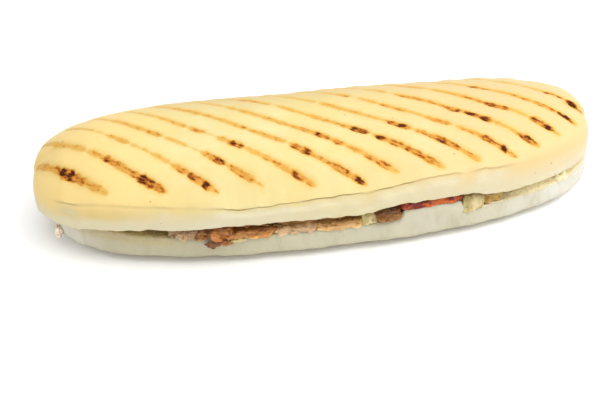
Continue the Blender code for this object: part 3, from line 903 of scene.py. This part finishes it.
def bottom_grid():
    """The bottom half. Rings of the oval pass from a pole on the cut face over its edge, a quarter
    turn of a circle, down the side and along the foot to a pole under the sole."""
    rings = Rings(BOTTOM_HALF_LENGTH, BOTTOM_HALF_WIDTH, BOTTOM_SHIFT, BOTTOM_AROUND,
                  ("crumb", "sole"))
    left = -rings.across
    # Painted shade below the lip at the left: the crumb's darker colour is laid over the edge and the
    # top of the side there
    left_shade = 0.6 * ease(left, 0.46, 0.6) * (1 - ease(left, 0.8, 0.95))
    for share in np.linspace(0, 1, 22):
        rings.add(CUT_INSET, share, floor_height, crumb=1)
    for inset in np.linspace(CUT_INSET, EDGE_INSET, 14)[1:]:
        crumb = np.maximum(ease(inset, 0.8, 2.2), left_shade)
        rings.add(inset, 1, floor_height, crumb=crumb)
    for turn in np.linspace(0, pi / 2, 9)[1:]:
        rings.add(EDGE_INSET - 1.2 * sin(turn), 1,
                  lambda x, y: edge_height(x, y) - EDGE_ROUNDING * (1 - cos(turn)), crumb=left_shade)
    for t in np.linspace(0, 1, 10)[1:]:
        rings.add(0.1 * (1 - t), 1,
                  lambda x, y: (edge_height(x, y) - EDGE_ROUNDING) * (1 - t) + FOOT_HEIGHT * t,
                  crumb=left_shade * (1 - t) ** 3)
    for inset, height in FOOT:
        rings.add(inset, 1, lambda x, y: np.full_like(x, height), sole=ease(inset, 5, FOOT_INSET))
    for share in np.linspace(1, 0, 14)[1:]:
        rings.add(FOOT_INSET, share, lambda x, y: np.zeros_like(x), sole=1)
    return rings.stacked()


def make_bottom(material):
    """The bottom half with waves pushed into its side and its crumb, but not into the sole."""
    grid, masks = bottom_grid()
    lift = ease(grid[..., 2], 0.3, 3)
    relief = 0.28 * waves(grid, 15, 31) + 0.12 * waves(grid, 5, 32) - 0.2
    relief = relief * (1 - masks["crumb"]) + 0.18 * waves(grid, 3, 33) * masks["crumb"]
    grid = np.clip(push_out(grid, relief * lift), BOTTOM_LOW, BOTTOM_HIGH)
    add_piece("bottom_crust", grid, masks, material, ["bottom_bread"])


BAR_AROUND = 72
BAR_RINGS = 110
BAR_OVERLAP = 1.2
# Where along its way a bar passes to the heights of its end
END_REACH = (0.78, 0.96)
# How much further in the top of a bar's end lies, and how far its foot sags
END_SLOPE = 2
END_SAG = 0.5


def bar_grid(node, front_inset, back_inset, front, back, seed, rough, ragged, squareness, shear):
    """A bar of filling that runs through the roll.

    Its rings go from the front pole to the back pole and crowd toward both blunt ends. Each is a
    slab with rounded sides that leans over its neighbour, whose lower and upper heights pass
    from the front pair to the node's box and on to the back pair.
    """
    low, high = node_box(node)
    middle = (low[0] + high[0]) / 2
    half_width = (high[0] - low[0]) / 2 + BAR_OVERLAP
    walk = np.linspace(-1, 1, BAR_RINGS)[:, None]
    lean = pi / 2 * np.sign(walk) * (1 - (1 - np.abs(walk)) ** 2.2)
    along = np.sign(walk) * np.abs(np.sin(lean)) ** 0.25
    end = np.maximum(np.cos(lean), 0) ** 0.12
    end[0] = end[-1] = 0
    turn = np.linspace(0, 2 * pi, BAR_AROUND, endpoint=False)[None, :]
    x = middle + half_width * end * np.cos(turn)
    swell = (1 - np.abs(np.cos(turn)) ** squareness) ** (1 / squareness)
    swell = swell * np.sign(np.sin(turn))
    near = ease(-along, *END_REACH)
    far = ease(along, *END_REACH)
    inside = (low[2] + 0.05, high[2] - 0.05)
    lower, upper = (front[k] * near + back[k] * far + inside[k] * (1 - near - far) for k in range(2))
    z = (lower + upper) / 2 + (upper - lower) / 2 * swell * end
    x = x + shear * (z - (lower + upper) / 2)
    face = np.stack([x, np.zeros_like(x), np.broadcast_to(z, x.shape)], -1)
    torn = ragged * waves(face, 5, seed) + 0.6 * ragged * waves(face, 2.2, seed + 1)
    climb = np.clip((z - lower) / (upper - lower), 0, 1)
    torn = torn + END_SLOPE * (climb - 0.35)
    inset = np.where(along < 0, front_inset, back_inset) + torn * np.abs(along) ** 6
    inset = np.maximum(inset, 0.3)
    reach = np.clip(np.abs(x) / (HALF_LENGTH - inset), 0, 0.999)
    depth = (HALF_WIDTH - inset) * (1 - reach ** SQUARENESS) ** (1 / SQUARENESS)
    y = np.broadcast_to(along, x.shape) * depth
    grid = np.stack([x, place(x, y), z - END_SAG * (1 - climb) * near], -1)
    # Masks: painted shade at the top of the bar, painted light at its lower rim and a painted highlight
    # right of its middle
    masks = {"climb": ease(climb, 0.55, 1), "rim": 1 - ease(climb, 0.15, 0.55),
             "highlight_spot": bump_at((x - middle) / half_width, 0.25, 0.6)}
    relief = rough * (0.6 * waves(grid * (0.35, 1, 1.6), 3.4, seed + 2)
                      + 0.4 * waves(grid, 1.7, seed + 3)) - 0.3 * rough
    return push_out(grid, relief * np.minimum(end * 1.5, 1)), masks


def lump_grid(middle, half_size, seed, rough=0.16, around=40, rings=28):
    """A rounded lump: a ball stretched to its size, with waves pushed into its surface."""
    fall = np.linspace(0, pi, rings)[:, None]
    turn = np.linspace(0, 2 * pi, around, endpoint=False)[None, :]
    ball = np.stack([np.sin(fall) * np.cos(turn), np.sin(fall) * np.sin(turn),
                     np.broadcast_to(np.cos(fall), (rings, around))], -1)
    dents = 1 + rough * waves(ball, 1.1, seed) + 0.5 * rough * waves(ball, 0.5, seed + 1)
    return np.array(middle) + ball * np.array(half_size) * dents[..., None]


# Filling: node, look, front and back insets, front and back heights, relief, raggedness,
# squareness of the section and lean
BARS = [
    ("meat_shred_1", "shreds", 3.4, 5, (16, 20.2), (16, 20.6), 0.5, 0.9, 4.5, 0.6),
    ("meat_shred_2", "shreds", 2, 3.6, (15.4, 20.9), (16.6, 21), 0.5, 0.9, 4, 0.9),
    ("meat_shred_3", "shreds", 2.8, 6, (15.2, 20.4), (15.8, 21.4), 0.5, 0.9, 4.5, 0.9),
    ("meat_shred_4", "brown_meat", 1.5, 4.2, (15, 21.2), (16.2, 20.2), 0.5, 0.9, 4, 0.6),
    ("sauced_piece", "orange_sauce", 0.9, 4, (14.8, 22), (15, 21.6), 0.55, 0.9, 3.2, -0.2),
    ("meat_slice_left", "tan_meat", 2.2, 3, (14.6, 18.4), (14.8, 18.2), 0.25, 0.7, 6, 0.7),
    ("meat_slice_middle", "pink_meat", 2.6, 4.4, (14.6, 18.3), (14.8, 18.2), 0.25, 0.7, 6, 0.7),
    ("meat_slice_right", "pale_tan_meat", 2, 5, (14.6, 18.3), (14.8, 18.2), 0.25, 0.7, 7, 0.3),
    ("meat_slice_top", "brown_meat", 5.5, 4, (18.5, 21.6), (18.6, 21.8), 0.25, 0.8, 5, 0),
    ("cream_piece", "cream", 3.2, 4.6, (14.6, 21.2), (14.8, 21), 0.25, 0.7, 7, 0),
    ("meat_flap", "flap_meat", 0.6, 2.6, (16, 23.2), (14.8, 22.4), 0.4, 0.9, 4, -0.3),
    ("red_pepper_piece", "red_pepper", 2.2, 3, (20.2, 23.5), (16, 22.4), 0.25, 0.5, 5, 0),
    ("melted_cheese", "cheese", 1.2, 2.4, (13.4, 22.2), (14.8, 21.2), 0.3, 0.9, 8, 0.1),
    ("ham_piece", "ham", 3.8, 5, (14.2, 19.2), (15, 20.2), 0.3, 0.9, 6, 0.2),
]
# Scraps: node, look and size against the node's box
SCRAPS = [("dark_scrap", "dark_meat", 1.2), ("cheese_scrap", "cream", 1.2),
          ("sauce_scrap", "orange_sauce", 1.2), ("end_scrap", "pale_scrap", 0.95)]
# Tufts of crumb between the halves: middle and half size
TUFTS = [((115.5, -22, 14.6), (3, 1.8, 3.9)), ((-99, 37.6, 14.8), (3.4, 1.8, 3.6))]


def make_filling(materials):
    """The bars through the roll, the scraps on its side and the tufts of crumb."""
    for number, (node, look, front_inset, back_inset, front, back, *form) in enumerate(BARS):
        grid, masks = bar_grid(node, front_inset, back_inset, front, back, 100 + 10 * number, *form)
        add_piece(node + "_fine", grid, masks, materials[look], [node])
    for number, (node, look, size) in enumerate(SCRAPS):
        low, high = node_box(node)
        grid = lump_grid((low + high) / 2, (high - low) / 2 * size, 300 + 10 * number)
        add_piece(node + "_fine", grid, {}, materials[look], [node])
    for number, (middle, half_size) in enumerate(TUFTS):
        grid = lump_grid(middle, half_size, 400 + 10 * number, rough=0.22)
        masks = {"crumb": np.ones(grid.shape[:2]), "sole": np.zeros(grid.shape[:2])}
        add_piece(f"crumb_tuft_{number + 1}", grid, masks, materials["pale_crust"],
                  ["bottom_bread"])


CAMERA_AZIMUTH = radians(-2.285)
CAMERA_ELEVATION = radians(36.126)
CAMERA_DISTANCE = 489.7
CAMERA_TARGET = Vector((-7.51, -0.86, 0))
CAMERA_ROLL = radians(-4.102)
CAMERA_LENS = 59.07
SENSOR = 36


def make_camera():
    """A camera at the photo's angle: turned about its target, then rolled."""
    data = bpy.data.cameras.new("camera")
    data.sensor_width = SENSOR
    data.lens = CAMERA_LENS
    data.clip_start = 0.01
    data.clip_end = 20
    camera = add_object("camera", data)
    level = cos(CAMERA_ELEVATION)
    back = Vector((sin(CAMERA_AZIMUTH) * level, -cos(CAMERA_AZIMUTH) * level, sin(CAMERA_ELEVATION)))
    spot = Matrix.Translation((CAMERA_TARGET + back * CAMERA_DISTANCE) * MM)
    turn = back.to_track_quat("Z", "Y").to_matrix().to_4x4()
    camera.matrix_world = spot @ turn @ Matrix.Rotation(CAMERA_ROLL, 4, "Z")
    bpy.context.scene.camera = camera


# Soft square lights: name, place, target, size, power and tint
LIGHTS = [("key", (480, -160, 520), (20, 0, 20), 500, 2.5, (1, 0.99, 0.97)),
          ("overhead", (60, -120, 700), (0, 0, 0), 700, 2.9, (1, 1, 1)),
          ("fill", (-330, -480, 170), (-80, 0, 10), 420, 0.25, (0.97, 0.98, 1))]
FLOOR_COLOUR = (0.97, 0.97, 0.975, 1)
FLOOR_REACH = 6
WHITE = (1, 1, 1, 1)
SURROUND_STRENGTH = 0.75


def add_light(name, middle, target, size, power, tint):
    """A square soft light that faces its target."""
    data = bpy.data.lights.new(name, "AREA")
    data.size = size * MM
    data.energy = power
    data.color = tint
    light = add_object(name, data)
    light.location = Vector(middle) * MM
    light.rotation_euler = (Vector(target) - Vector(middle)).to_track_quat("-Z", "Y").to_euler()


def make_stage():
    """A plain white floor and surround under soft studio light, brightest from the right."""
    reach = FLOOR_REACH
    mesh = bpy.data.meshes.new("floor")
    mesh.from_pydata([(-reach, -reach, 0), (reach, -reach, 0), (reach, reach, 0),
                      (-reach, reach, 0)], [], [(0, 1, 2, 3)])
    material, _, _ = new_material("floor", Base_Color=FLOOR_COLOUR, Roughness=0.9,
                                  Specular_IOR_Level=0.1)
    mesh.materials.append(material)
    add_object("floor", mesh)
    world = bpy.data.worlds.new("surround")
    world.use_nodes = True
    surround = world.node_tree.nodes["Background"].inputs
    surround["Color"].default_value = WHITE
    surround["Strength"].default_value = SURROUND_STRENGTH
    bpy.context.scene.world = world
    for light in LIGHTS:
        add_light(*light)
    bpy.context.scene.view_settings.view_transform = "Standard"


def main():
    materials = make_materials()
    make_top(materials["crust"])
    make_bottom(materials["pale_crust"])
    make_filling(materials)
    make_camera()
    make_stage()


main()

SHORT PROBLEM: Scan the listing above for the word "scene" and copy every line that holds it.

WRITTEN SOLUTION:
Continue the Blender code for this object: part 3, from line 903 of scene.py. This part finishes it.
    bpy.context.scene.camera = camera
    bpy.context.scene.world = world
    bpy.context.scene.view_settings.view_transform = "Standard"